Opponents of the bill say it will force the north and south of the country further apart and aggravate the risk of national disintegration. Nicola Mancino, a centre-left Senator, said that the bill could cause "local selfishness, loss of national identity and a loss of the solidarity on which the welfare state was built".

The bill now goes ahead for a second vote in both chambers and if Silvio Berlusconi's House of Liberties coalition government succeeds in ramming it through, the secessionists of "Padania" will be toasting their first parliamentary triumph in the struggle to make the prosperous Lombardy region of northern Italy independent.

In 1994, the tub-thumping leader of the Northern League, Umberto Bossi, pulled out of Mr Berlusconi's first administration when the Prime Minister refused to advance his federalist ambitions. The government subsequently collapsed.

This time Mr Berlusconi has been more careful. This week the figurehead President, Carlo Ciampi, and the leaders of the upper and lower houses of parliament, both loyal to the government, strongly voiced their hostility to the reforms. But Mr Berlusconi just shrugged off their criticisms, despite the fact that both house presidents are loyal to the government.

The devolution bill gives power over education, health and local policing to the regions. These are unlikely to be implemented straight away because of lack of money in the exchequer, but opponents of the measure say that is neither here nor there.

Mr Bossi, who came to prominence 10 years ago when Italy's established parties collapsed, has alternately favoured outright secession and federalism during his career. Yesterday he played down the constitutional implications. He said: "Regionalism is like a dog leashed on a short chain in the hand of the state. Devolution is like a dog in a spacious enclosure on a very long chain, and that enclosure is the state."
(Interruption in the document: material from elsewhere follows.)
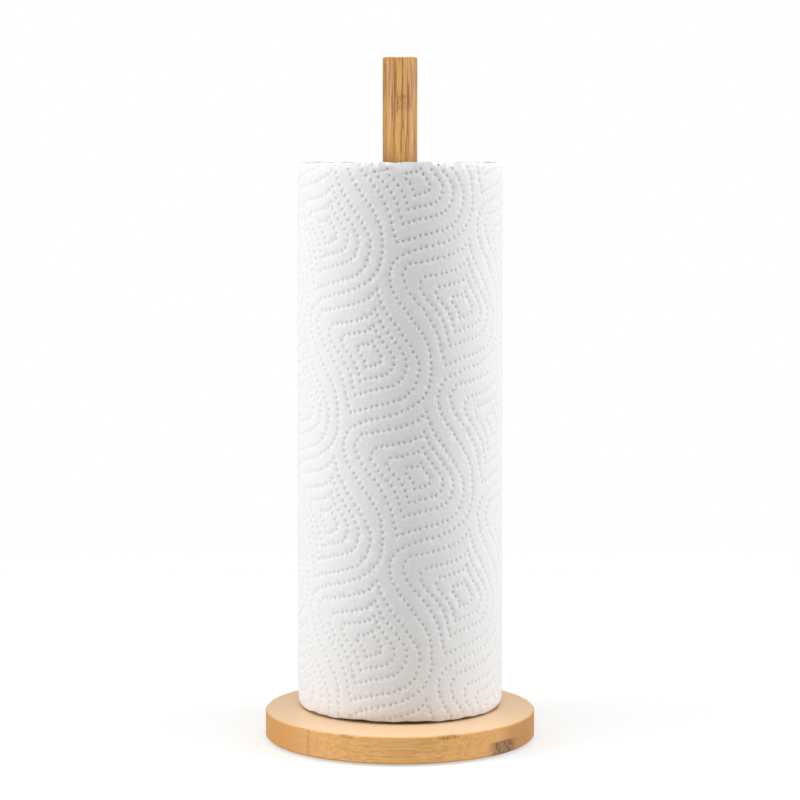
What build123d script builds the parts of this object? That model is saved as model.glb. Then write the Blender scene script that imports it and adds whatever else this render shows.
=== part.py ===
from build123d import *
import math
import os

# A free-standing kitchen-roll holder in bamboo, with a roll of paper towel standing on it. Millimetres.
# The origin is the centre of the underside, on the post's axis. +Z is up and -Y is the front.

# Base: two bamboo plies glued flat, on four thin pads
BASE_RADIUS = 70.0
PLY_THICKNESS = 7.0
TOP_EDGE_CHAMFER = 0.5
UNDER_EDGE_CHAMFER = 1.0
SEAM_CHAMFER = 0.05
PAD_RADIUS = 6.0
PAD_THICKNESS = 1.0
PAD_EDGE_ROUND = 0.3
PAD_CIRCLE_RADIUS = 56.0
PAD_COUNT = 4

# Post: a turned bamboo dowel with a tenon that drops into the base
POST_RADIUS = 8.85
POST_HEIGHT = 336.5
POST_TOP_CHAMFER = 0.4
TENON_RADIUS = 6.0
TENON_LENGTH = 3.8
TENON_CHAMFER = 0.4
SOCKET_RADIUS = 6.05
SOCKET_DEPTH = 4.0

# Fixing: an M5 button-head bolt from beneath, with a washer, into a brass insert in the post's foot
BOLT_RADIUS = 2.45
BOLT_TIP_CHAMFER = 0.5
BOLT_REACH = 23.4
BOLT_HEAD_RADIUS = 4.75
BOLT_HEAD_HEIGHT = 2.6
BOLT_HEAD_ROUND = 1.4
HEX_SOCKET_FLATS = 3.0
HEX_SOCKET_DEPTH = 1.5
BOLT_HOLE_RADIUS = 2.8
COUNTERBORE_RADIUS = 8.2
COUNTERBORE_DEPTH = 4.6
WASHER_RADIUS = 7.5
WASHER_THICKNESS = 1.2
INSERT_RADIUS = 4.0
INSERT_ROOT_RADIUS = 3.5
INSERT_BORE_RADIUS = 2.5
INSERT_LENGTH = 12.0
INSERT_BARBS = 6
BOLT_END_SPACE = 1.5

# Roll: paper towel wound on a two-ply board core, standing against the front of the post
ROLL_BACKSET = 10.0
CORE_INNER_RADIUS = 21.5
CORE_PLY_THICKNESS = 0.7
CORE_LENGTH = 282.5
CORE_TO_PAPER_GAP = 0.2
PAPER_RAISE = 1.5
PAPER_LENGTH = 281.5
PAPER_RADIUS = 52.5
SHEET_THICKNESS = 0.35
SHEET_END_INSET = 0.8
WINDING_END_ROUND = 2.0
SHEET_LENGTH = 260.0

# Levels that follow from these
BASE_UNDERSIDE = PAD_THICKNESS
SEAM_LEVEL = BASE_UNDERSIDE + PLY_THICKNESS
BASE_TOP = SEAM_LEVEL + PLY_THICKNESS
COUNTERBORE_TOP = BASE_UNDERSIDE + COUNTERBORE_DEPTH
TENON_FOOT = BASE_TOP - TENON_LENGTH
BOLT_SEAT = COUNTERBORE_TOP - WASHER_THICKNESS
BOLT_TIP = BOLT_SEAT + BOLT_REACH
CORE_OUTER_RADIUS = CORE_INNER_RADIUS + 2 * CORE_PLY_THICKNESS
WINDING_INNER_RADIUS = CORE_OUTER_RADIUS + CORE_TO_PAPER_GAP
WINDING_RADIUS = PAPER_RADIUS - 2 * SHEET_THICKNESS
PAPER_FOOT = BASE_TOP + PAPER_RAISE

ON_BASE = (Align.CENTER, Align.CENTER, Align.MIN)
AS_DRAWN = (Align.NONE, Align.NONE, Align.MIN)


def rod(radius, low, high):
    """A solid round bar on the Z axis between two levels."""
    return Pos(0, 0, low) * Cylinder(radius, high - low, align=ON_BASE)


def tube(inner_radius, outer_radius, low, high):
    """A round tube on the Z axis between two levels."""
    return rod(outer_radius, low, high) - rod(inner_radius, low, high)


def rims(solid, radius, level):
    """The round edges of one radius at one level."""
    edges = solid.edges().filter_by(GeomType.CIRCLE)
    at_level = edges.filter_by_position(Axis.Z, level, level)
    return at_level.filter_by(lambda edge: abs(edge.radius - radius) < 1e-6)


def base_lower_ply():
    """The lower disc, counterbored from beneath for the bolt's head and washer."""
    disc = rod(BASE_RADIUS, BASE_UNDERSIDE, SEAM_LEVEL)
    disc = chamfer(rims(disc, BASE_RADIUS, BASE_UNDERSIDE), UNDER_EDGE_CHAMFER)
    disc = chamfer(rims(disc, BASE_RADIUS, SEAM_LEVEL), SEAM_CHAMFER)
    disc -= rod(COUNTERBORE_RADIUS, BASE_UNDERSIDE, COUNTERBORE_TOP)
    return disc - rod(BOLT_HOLE_RADIUS, COUNTERBORE_TOP, SEAM_LEVEL)


def base_upper_ply():
    """The upper disc, with a round socket for the post's tenon."""
    disc = rod(BASE_RADIUS, SEAM_LEVEL, BASE_TOP)
    disc = chamfer(rims(disc, BASE_RADIUS, BASE_TOP), TOP_EDGE_CHAMFER)
    disc = chamfer(rims(disc, BASE_RADIUS, SEAM_LEVEL), SEAM_CHAMFER)
    disc -= rod(SOCKET_RADIUS, BASE_TOP - SOCKET_DEPTH, BASE_TOP)
    return disc - rod(BOLT_HOLE_RADIUS, SEAM_LEVEL, BASE_TOP - SOCKET_DEPTH)


def post():
    """The dowel, its tenon, and the stepped bore for the insert and the bolt's end."""
    top = BASE_TOP + POST_HEIGHT
    dowel = rod(POST_RADIUS, BASE_TOP, top)
    dowel = chamfer(rims(dowel, POST_RADIUS, top), POST_TOP_CHAMFER)
    tenon = rod(TENON_RADIUS, TENON_FOOT, BASE_TOP)
    tenon = chamfer(rims(tenon, TENON_RADIUS, TENON_FOOT), TENON_CHAMFER)
    insert_bore = rod(INSERT_RADIUS, TENON_FOOT, TENON_FOOT + INSERT_LENGTH)
    bolt_bore = rod(BOLT_HOLE_RADIUS, TENON_FOOT, BOLT_TIP + BOLT_END_SPACE)
    return dowel + tenon - insert_bore - bolt_bore


def threaded_insert():
    """A barbed brass sleeve, pressed into the post's foot, that the bolt screws into."""
    barb = INSERT_LENGTH / INSERT_BARBS
    outline = [(INSERT_BORE_RADIUS, 0)]
    for index in range(INSERT_BARBS):
        outline += [(INSERT_ROOT_RADIUS, index * barb), (INSERT_RADIUS, (index + 1) * barb)]
    outline += [(INSERT_BORE_RADIUS, INSERT_LENGTH)]
    profile = make_face(Polyline(*outline, close=True))
    sleeve = revolve(Plane.XZ * profile, Axis.Z, 360)
    return Pos(0, 0, TENON_FOOT) * sleeve


def bolt():
    """An M5 button-head bolt, head down, with a hexagon socket."""
    head_low = BOLT_SEAT - BOLT_HEAD_HEIGHT
    head = rod(BOLT_HEAD_RADIUS, head_low, BOLT_SEAT)
    head = fillet(rims(head, BOLT_HEAD_RADIUS, head_low), BOLT_HEAD_ROUND)
    hexagon = RegularPolygon(HEX_SOCKET_FLATS / 2, 6, major_radius=False)
    head -= Pos(0, 0, head_low) * extrude(hexagon, HEX_SOCKET_DEPTH)
    shank = rod(BOLT_RADIUS, BOLT_SEAT, BOLT_TIP)
    shank = chamfer(rims(shank, BOLT_RADIUS, BOLT_TIP), BOLT_TIP_CHAMFER)
    return head + shank


def washer():
    """A flat steel washer under the bolt's head."""
    return tube(BOLT_HOLE_RADIUS, WASHER_RADIUS, BOLT_SEAT, COUNTERBORE_TOP)


def foot_pad(index):
    """One anti-slip pad; the first stands at the front right."""
    pad = rod(PAD_RADIUS, 0, PAD_THICKNESS)
    pad = fillet(rims(pad, PAD_RADIUS, 0), PAD_EDGE_ROUND)
    angle = math.radians((index - 0.5) * 360 / PAD_COUNT - 90)
    return Pos(PAD_CIRCLE_RADIUS * math.cos(angle), PAD_CIRCLE_RADIUS * math.sin(angle), 0) * pad


def core_ply(index):
    """One board ply of the core, counted from the inside."""
    inner = CORE_INNER_RADIUS + index * CORE_PLY_THICKNESS
    ply = tube(inner, inner + CORE_PLY_THICKNESS, BASE_TOP, BASE_TOP + CORE_LENGTH)
    return Pos(0, ROLL_BACKSET, 0) * ply


def paper_winding():
    """The wound web under the two outermost sheets, rounded at both ends."""
    top = PAPER_FOOT + PAPER_LENGTH
    winding = tube(WINDING_INNER_RADIUS, WINDING_RADIUS, PAPER_FOOT, top)
    ends = rims(winding, WINDING_RADIUS, PAPER_FOOT) + rims(winding, WINDING_RADIUS, top)
    return Pos(0, ROLL_BACKSET, 0) * fillet(ends, WINDING_END_ROUND)


def wrapped_sheet(inner_radius, sweep_degrees):
    """A sheet wrapped round the roll, with its open side, if it has one, at the back."""
    low = PAPER_FOOT + SHEET_END_INSET
    high = PAPER_FOOT + PAPER_LENGTH - SHEET_END_INSET
    wall = tube(inner_radius, inner_radius + SHEET_THICKNESS, low, high)
    if sweep_degrees < 360:
        opening = Cylinder(2 * inner_radius, high - low, arc_size=360 - sweep_degrees, align=AS_DRAWN)
        wall -= Pos(0, 0, low) * Rot(0, 0, sweep_degrees / 2 - 90) * opening
    return Pos(0, ROLL_BACKSET, 0) * wall


def second_sheet():
    """The turn under the last one."""
    return wrapped_sheet(WINDING_RADIUS, 360)


def tail_sheet():
    """The last sheet, from its perforation round the front to its free edge."""
    inner = WINDING_RADIUS + SHEET_THICKNESS
    return wrapped_sheet(inner, math.degrees(SHEET_LENGTH / PAPER_RADIUS))


def main():
    """Makes every piece and writes each to its own file."""
    pieces = {
        "base_lower_ply": base_lower_ply(),
        "base_upper_ply": base_upper_ply(),
        "post": post(),
        "threaded_insert": threaded_insert(),
        "bolt": bolt(),
        "washer": washer(),
        "core_inner_ply": core_ply(0),
        "core_outer_ply": core_ply(1),
        "paper_winding": paper_winding(),
        "second_sheet": second_sheet(),
        "tail_sheet": tail_sheet(),
    }
    for index in range(1, PAD_COUNT + 1):
        pieces[f"foot_pad_{index}"] = foot_pad(index)
    os.makedirs("parts", exist_ok=True)
    for name, piece in pieces.items():
        export_step(piece, f"parts/{name}.step")


main()
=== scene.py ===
"""Looks of a bamboo kitchen-roll holder with a roll of embossed paper towel standing on it.

The CAD frame gives every place and size. The base, post, fixing, pads and core keep their CAD meshes and
get their finishes here; the wound web and its two outermost sheets are modelled in full, with the embossed
dots as real hollows. Lengths inside the classes are millimetres until a mesh is made.
"""

import logging
import math
import random
from dataclasses import dataclass
from enum import Enum
from itertools import product

import bpy
import numpy as np
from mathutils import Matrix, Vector, geometry, kdtree, noise


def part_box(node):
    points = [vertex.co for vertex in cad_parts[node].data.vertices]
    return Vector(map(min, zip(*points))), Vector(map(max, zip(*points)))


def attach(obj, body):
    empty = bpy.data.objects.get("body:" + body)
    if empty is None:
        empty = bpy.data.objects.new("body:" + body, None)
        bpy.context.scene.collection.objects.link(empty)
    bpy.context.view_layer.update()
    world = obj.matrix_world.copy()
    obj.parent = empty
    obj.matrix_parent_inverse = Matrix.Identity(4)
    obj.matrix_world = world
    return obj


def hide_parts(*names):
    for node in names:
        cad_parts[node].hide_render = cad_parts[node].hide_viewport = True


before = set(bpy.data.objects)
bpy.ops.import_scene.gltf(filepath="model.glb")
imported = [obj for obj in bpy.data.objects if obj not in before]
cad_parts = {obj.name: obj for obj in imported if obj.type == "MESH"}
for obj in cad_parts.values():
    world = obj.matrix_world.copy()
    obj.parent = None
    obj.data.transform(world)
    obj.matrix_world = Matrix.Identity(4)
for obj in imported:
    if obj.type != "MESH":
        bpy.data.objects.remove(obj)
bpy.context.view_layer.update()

log = logging.getLogger("towel_holder")

MM = 0.001
# A side of a box that has no limit, in mm
OPEN = 999.0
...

Employing the English word "devolution", Mr Bossi has said he favours the Scottish model. But in the Senate on Thursday, opposition members angrily denounced the move as "federalist hodgepodge", with one critic describing it as "the antechamber to national disintegration".

In the daily Il Manifesto, Claudio de Fiores voiced the most widely held of fears when he said the measure would "make rich regions ever richer and poor regions ever poorer".

The potential gravity of the implications of devolution, in a country polarised throughout its brief, 150-year history, between the rich north and the poor south, was further underlined when the unions at Fiat's car factories throughout Italy called workers out on strike yesterday after negotiations over the company's future collapsed.

The crisis was sparked by Fiat's decision to mothball its plant at Termini Imerese, in Sicily, with the loss of 8,100 jobs. The factory is the only large-scale industrial employer on the island. During recent talks the company agreed to put an extra €35m (£22m) into the plant. But if it were eventually to close, the impact on labour in Sicily – where unemployment is already close to 20 per cent – would be grim.

"In Sicily, Fiat is the only alternative to the Mafia," one commentator said.